* _Material provided_:

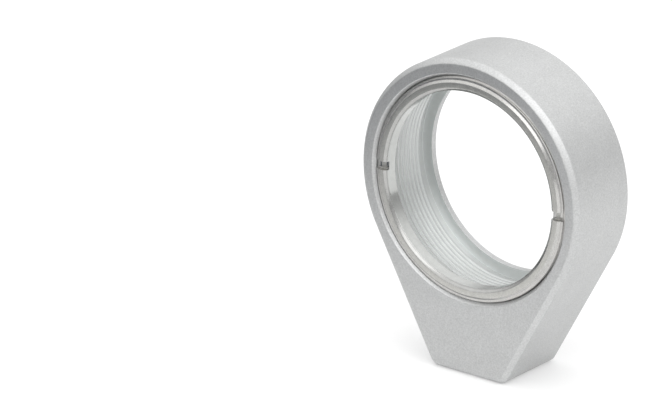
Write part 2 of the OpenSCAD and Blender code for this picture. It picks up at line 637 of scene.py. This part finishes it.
def makeBlastedAluminium():
    look = blastedAluminium
    material, tree, output = newMaterial("blastedAluminium")
    places = axisPlaces(tree)

    # the bore is machined after the blasting: it has no grain, but fine lines round it
    mouthEnd = frontY + mountBody["mouthDepth"]
    insideBore = calculate(tree, "LESS_THAN", places["radius"], mountBody["mouthR"] - look["zoneMargin"])
    behindMouth = calculate(tree, "GREATER_THAN", places["depth"], mouthEnd)
    beforeLip = calculate(tree, "LESS_THAN", places["depth"], seatY + look["lipMargin"])
    offFaces = calculate(tree, "MULTIPLY", behindMouth, beforeLip)
    machined = calculate(tree, "MULTIPLY", insideBore, offFaces)

    grain = noise(tree, places["point"], look["grainScale"], detail=3.0, roughness=0.6)
    patches = noise(tree, places["point"], look["patchScale"])
    lines = turningMarks(tree, places, look["lineScale"], look["lineWander"])

    # its tone changes from the recess at the mouth to the thread, the relief and the seat; the thread's
    # crests are darkened with painted shade and its grooves lightened with painted light
    inGroove = overEdge(tree, places["radius"], lensThread["minorR"] + look["crestDepth"])
    pastRecess = overEdge(tree, places["depth"], frontY + mountBody["counterboreDepth"])
    inRelief = overEdge(tree, places["depth"], mountBody["reliefStart"])
    onSeat = overEdge(tree, places["depth"], seatY - look["zoneMargin"])
    boreTone = mix(tree, "FLOAT", inGroove, look["crestTone"], look["grooveTone"])
    # painted shade: the recess between the mouth and the thread is darkened
    boreTone = mix(tree, "FLOAT", pastRecess, look["recessTone"], boreTone)
    boreTone = mix(tree, "FLOAT", inRelief, boreTone, look["reliefTone"])
    boreTone = mix(tree, "FLOAT", onSeat, boreTone, look["seatTone"])
    zoneTone = mix(tree, "FLOAT", machined, 1.0, boreTone)

    blastedGrain = mix(tree, "FLOAT", machined, grain, noiseMiddle)
    tone = calculate(tree, "MULTIPLY",
                     spread(tree, blastedGrain, 1.0, look["grainTone"]),
                     spread(tree, patches, 1.0, look["patchTone"]))
    tone = calculate(tree, "MULTIPLY", tone, zoneTone)

    # painted highlight: the front chamfer is brightened along the foot
    height = addNode(tree, "ShaderNodeSeparateXYZ", (places["point"],)).outputs["Z"]
    lowDown = addNode(tree, "ShaderNodeMapRange", (height,) + look["footEdgeHeights"]).outputs[0]
    half = mountBody["edgeChamfer"] / 2
    chamferDepths = calculate(tree, "COMPARE", places["depth"], frontY + half, half - look["zoneMargin"])
    offMouth = overEdge(tree, places["radius"], mountBody["mouthR"] + look["mouthMargin"])
    onChamfer = calculate(tree, "MULTIPLY", chamferDepths, offMouth)
    footHighlightMask = calculate(tree, "MULTIPLY", onChamfer, lowDown)
    tone = calculate(tree, "MULTIPLY", tone, mix(tree, "FLOAT", footHighlightMask, 1.0, look["footEdgeTone"]))

    base = mix(tree, "RGBA", machined, look["colour"], look["boreColour"])
    roughness = mix(tree, "FLOAT", machined, look["roughness"], look["boreRoughness"])
    relief = mix(tree, "FLOAT", machined,
                 calculate(tree, "MULTIPLY", grain, look["grainDepth"] * mm),
                 calculate(tree, "MULTIPLY", lines, look["lineDepth"] * mm))
    makeMetal(tree, output, base, tone, roughness, relief)
    return material


turnedAluminium = {
    "wallColour": (0.488, 0.497, 0.484),
    # painted shade: the corner and the bevel are darker, so that the bevel's glint stays narrow
    "cornerColour": (0.36, 0.36, 0.352),
    "bevelColour": (0.44, 0.44, 0.43),
    "faceColour": (0.54, 0.535, 0.51),
    "slopeColour": (0.5, 0.496, 0.482),
    "ledgeColour": (0.565, 0.557, 0.54),
    "wallRoughness": 0.13,
    "cornerRoughness": 0.28,
    "bevelRoughness": 0.17,
    "faceRoughness": 0.42,
    "slopeRoughness": 0.17,
    "ledgeRoughness": 0.38,
    "roughnessReach": 0.02,
    "lineScale": 22.0,
    "lineWander": 4.0,
    "lineDepth": 0.0003,        # mm
    "markScale": 1.6,
    "markTone": 0.06,
    "speckleScale": 7.0,
    "speckleTone": 0.16,
    "wallMargin": 0.02,         # the wall's look reaches this far onto the bevel, mm
    "cornerWidth": 0.12,        # the innermost part of the bevel is duller, and darkened with painted shade that narrows its glint, mm
    # painted shade on the slots' side walls
    "slotWallTone": 0.75,
    "slotMargin": 0.005,        # the slots' zone takes in their walls, mm
    "slotSink": 0.01,           # and their floors, but not the ring's face, mm
}


def makeTurnedAluminium():
    look = turnedAluminium
    material, tree, output = newMaterial("turnedAluminium")
    places = axisPlaces(tree)
    lines = turningMarks(tree, places, look["lineScale"], look["lineWander"])
    marks = noise(tree, places["point"], look["markScale"], detail=3.0)

    # the cuts differ in shine and tone, from the bore outwards; the darker tones of the corner and the
    # bevel are painted shade that keeps the bevel's glint narrow
    cuts = ["wall", "corner", "bevel", "face", "slope", "ledge"]
    sizes = retainingRing
    faceStartR = sizes["boreR"] + sizes["boreBevelWidth"]
    edges = [
        sizes["boreR"] + look["wallMargin"],
        sizes["boreR"] + look["cornerWidth"],
        faceStartR,
        sizes["faceR"],
        sizes["ledgeStartR"],
    ]

    def zones(kind, value):
        result = look[cuts[0] + value]
        for cut, edge in zip(cuts[1:], edges):
            result = mix(tree, kind, overEdge(tree, places["radius"], edge), result, look[cut + value])
        return result

    # the face is grainy, the wall and the bevel are clean
    onFace = overEdge(tree, places["radius"], faceStartR)
    speckle = noise(tree, places["point"], look["speckleScale"], detail=3.0, roughness=0.6)
    speckle = mix(tree, "FLOAT", onFace, noiseMiddle, speckle)
    tone = calculate(tree, "MULTIPLY",
                     spread(tree, marks, 1.0, look["markTone"]),
                     spread(tree, speckle, 1.0, look["speckleTone"]))

    # painted shade: the slots' side walls are darkened
    acrossBar = (math.sin(sizes["slotTurn"]), 0, math.cos(sizes["slotTurn"]))
    aside = vectorMath(tree, "DOT_PRODUCT", places["fromAxis"], acrossBar)
    offMiddle = calculate(tree, "ABSOLUTE", aside)
    halfWidth = sizes["slotWidth"] / 2
    halfDepth = sizes["slotDepth"] / 2
    slotMiddle = ringLow.y + look["slotSink"] + halfDepth
    inWidth = calculate(tree, "LESS_THAN", offMiddle, halfWidth + look["slotMargin"])
    inDepth = calculate(tree, "COMPARE", places["depth"], slotMiddle, halfDepth)
    inSlot = calculate(tree, "MULTIPLY", inWidth, inDepth)
    atWall = calculate(tree, "GREATER_THAN", offMiddle, halfWidth - sizes["slotFloorRound"])
    shadedSlotWalls = calculate(tree, "MULTIPLY", inSlot, atWall)
    tone = mix(tree, "FLOAT", shadedSlotWalls, tone, calculate(tree, "MULTIPLY", tone, look["slotWallTone"]))

    uneven = spread(tree, marks, 0.0, look["roughnessReach"])
    roughness = calculate(tree, "ADD", zones("FLOAT", "Roughness"), uneven)
    relief = calculate(tree, "MULTIPLY", lines, look["lineDepth"] * mm)
    makeMetal(tree, output, zones("VECTOR", "Colour"), tone, roughness, relief)
    return material


giveMaterial(body, makeBlastedAluminium())
giveMaterial(ring, makeTurnedAluminium())
print("materials made")


# floor, light and camera, in metres and watts
studio = {
    "floorSize": 8.0,
    "floorColour": (0.62, 0.62, 0.62, 1),
    "floorGlow": 0.3,             # seen by the camera and in reflections
    "backdropColour": (0.8, 0.8, 0.8, 1),          # seen by the camera alone
    "roomBrightest": 1.5,
    "roomBands": [(0.12, 0.38), (0.45, 0.8), (1.0, 1.0)],    # height of the direction, brightness
    "softboxSize": (0.9, 0.55),
    "softboxPower": 1.4,
    "softboxTurn": math.radians(45),     # from the front towards the right
    "softboxRise": math.radians(47),
    "softboxDistance": 0.6,
    "cards": [                    # near: how far the near edge lies from the origin
        {"size": 0.5, "near": 0.064, "turn": math.radians(-45)},
        {"size": 0.018, "near": 0.034, "turn": math.radians(-118)},
    ],
    "cardHeight": 0.0002,
    "cardColour": (0.025, 0.034, 0.048, 1),
}


# a direction given as a turn from the front towards the right and a rise above the floor
def direction(turn, rise=0.0):
    level = math.cos(rise)
    return Vector((math.sin(turn) * level, -math.cos(turn) * level, math.sin(rise)))


def makeFloor():
    bpy.ops.object.select_all(action="DESELECT")
    bpy.ops.mesh.primitive_plane_add(size=studio["floorSize"], location=(0, 0, 0))
    floor = newPiece("floor")
    material, tree, output = newMaterial("paperFloor")
    paper = addNode(tree, "ShaderNodeBsdfDiffuse", (studio["floorColour"],))
    rays = addNode(tree, "ShaderNodeLightPath")
    seen = calculate(tree, "MAXIMUM", rays.outputs["Is Camera Ray"], rays.outputs["Is Glossy Ray"])
    glow = addNode(tree, "ShaderNodeEmission")
    tree.links.new(calculate(tree, "MULTIPLY", seen, studio["floorGlow"]), glow.inputs["Strength"])
    both = addNode(tree, "ShaderNodeAddShader", (paper.outputs["BSDF"], glow.outputs["Emission"]))
    tree.links.new(both.outputs["Shader"], output.inputs["Surface"])
    giveMaterial(floor, material)


# dark sheets on the floor that only reflections see; they give the shiny ring its dark side
def makeDarkCards():
    material, tree, output = newMaterial("darkCard")
    paper = addNode(tree, "ShaderNodeBsdfDiffuse", (studio["cardColour"],))
    tree.links.new(paper.outputs["BSDF"], output.inputs["Surface"])
    for number, sheet in enumerate(studio["cards"]):
        bpy.ops.object.select_all(action="DESELECT")
        bpy.ops.mesh.primitive_plane_add(size=sheet["size"], location=(0, 0, 0))
        card = newPiece("darkCard" + str(number))
        card.rotation_euler = (0, 0, sheet["turn"])
        card.location = direction(sheet["turn"]) * (sheet["near"] + sheet["size"] / 2)
        card.location.z = studio["cardHeight"]
        giveMaterial(card, material)
        card.visible_camera = False
        card.visible_diffuse = False
        card.visible_shadow = False


def makeWorld():
    world = bpy.data.worlds.new("studioRoom")
    world.use_nodes = True
    bpy.context.scene.world = world
    tree = world.node_tree
    tree.nodes.clear()
    output = addNode(tree, "ShaderNodeOutputWorld")
    towards = addNode(tree, "ShaderNodeTexCoord")
    height = addNode(tree, "ShaderNodeSeparateXYZ", (towards.outputs["Generated"],)).outputs["Z"]
    bands = addNode(tree, "ShaderNodeValToRGB", (height,))
    stops = bands.color_ramp.elements
    stops.remove(stops[0])
    for number, (rise, brightness) in enumerate(studio["roomBands"]):
        stop = stops[0] if number == 0 else stops.new(rise)
        stop.position = rise
        stop.color = (brightness, brightness, brightness, 1)
    room = addNode(tree, "ShaderNodeBackground", (bands.outputs["Color"], studio["roomBrightest"]))
    backdrop = addNode(tree, "ShaderNodeBackground", (studio["backdropColour"],))
    rays = addNode(tree, "ShaderNodeLightPath")
    either = addNode(tree, "ShaderNodeMixShader", (
        rays.outputs["Is Camera Ray"], room.outputs["Background"], backdrop.outputs["Background"]))
    tree.links.new(either.outputs["Shader"], output.inputs["Surface"])


def makeSoftbox():
    lamp = bpy.data.lights.new("softbox", "AREA")
    lamp.shape = "RECTANGLE"
    lamp.size, lamp.size_y = studio["softboxSize"]
    lamp.energy = studio["softboxPower"]
    softbox = bpy.data.objects.new("softbox", lamp)
    bpy.context.scene.collection.objects.link(softbox)
    away = direction(studio["softboxTurn"], studio["softboxRise"])
    softbox.location = away * studio["softboxDistance"]
    softbox.rotation_euler = away.to_track_quat("Z", "Y").to_euler()
    softbox.visible_camera = False


viewpoint = {
    "azimuth": math.radians(38.505),
    "elevation": math.radians(20.783),
    "distance": 0.73,
    "lens": 352.2,           # focal length, mm
    "nearest": 0.01,
    "aimHeight": 0.015,
    "aimLeft": 0.01755,      # the mount stands right of the middle
    "aimUp": 0.00305,
}


def makeCamera():
    view = viewpoint
    lift = Matrix.Rotation(math.pi / 2 - view["elevation"], 3, "X")
    turn = Matrix.Rotation(view["azimuth"], 3, "Z") @ lift
    lens = bpy.data.cameras.new("camera")
    lens.lens = view["lens"]
    lens.clip_start = view["nearest"]
    camera = bpy.data.objects.new("camera", lens)
    bpy.context.scene.collection.objects.link(camera)
    aim = Vector((0, 0, view["aimHeight"])) + turn @ Vector((-view["aimLeft"], view["aimUp"], 0))
    camera.location = aim + turn @ Vector((0, 0, view["distance"]))
    camera.rotation_euler = turn.to_euler()
    bpy.context.scene.camera = camera


makeFloor()
makeDarkCards()
makeWorld()
makeSoftbox()
makeCamera()
bpy.context.scene.view_settings.view_transform = "Standard"
print("floor, light and camera placed")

* _Short task_: Quote verbatim the opening lines of the listing above, ending with the line where "machined, 1.0, boreTone)" appears; include both endpoints and nothing more.

* _The completed task_:
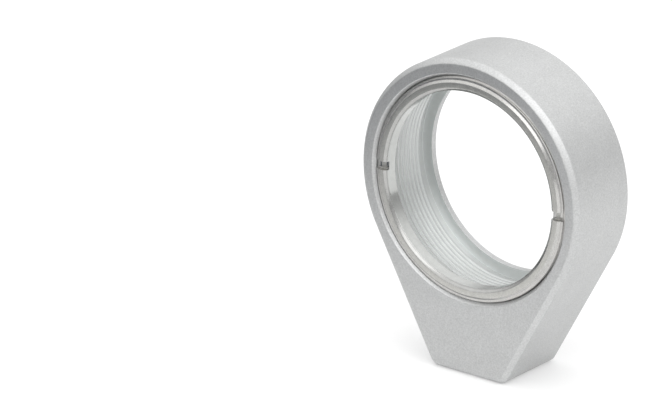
Write part 2 of the OpenSCAD and Blender code for this picture. It picks up at line 637 of scene.py. This part finishes it.
def makeBlastedAluminium():
    look = blastedAluminium
    material, tree, output = newMaterial("blastedAluminium")
    places = axisPlaces(tree)

    # the bore is machined after the blasting: it has no grain, but fine lines round it
    mouthEnd = frontY + mountBody["mouthDepth"]
    insideBore = calculate(tree, "LESS_THAN", places["radius"], mountBody["mouthR"] - look["zoneMargin"])
    behindMouth = calculate(tree, "GREATER_THAN", places["depth"], mouthEnd)
    beforeLip = calculate(tree, "LESS_THAN", places["depth"], seatY + look["lipMargin"])
    offFaces = calculate(tree, "MULTIPLY", behindMouth, beforeLip)
    machined = calculate(tree, "MULTIPLY", insideBore, offFaces)

    grain = noise(tree, places["point"], look["grainScale"], detail=3.0, roughness=0.6)
    patches = noise(tree, places["point"], look["patchScale"])
    lines = turningMarks(tree, places, look["lineScale"], look["lineWander"])

    # its tone changes from the recess at the mouth to the thread, the relief and the seat; the thread's
    # crests are darkened with painted shade and its grooves lightened with painted light
    inGroove = overEdge(tree, places["radius"], lensThread["minorR"] + look["crestDepth"])
    pastRecess = overEdge(tree, places["depth"], frontY + mountBody["counterboreDepth"])
    inRelief = overEdge(tree, places["depth"], mountBody["reliefStart"])
    onSeat = overEdge(tree, places["depth"], seatY - look["zoneMargin"])
    boreTone = mix(tree, "FLOAT", inGroove, look["crestTone"], look["grooveTone"])
    # painted shade: the recess between the mouth and the thread is darkened
    boreTone = mix(tree, "FLOAT", pastRecess, look["recessTone"], boreTone)
    boreTone = mix(tree, "FLOAT", inRelief, boreTone, look["reliefTone"])
    boreTone = mix(tree, "FLOAT", onSeat, boreTone, look["seatTone"])
    zoneTone = mix(tree, "FLOAT", machined, 1.0, boreTone)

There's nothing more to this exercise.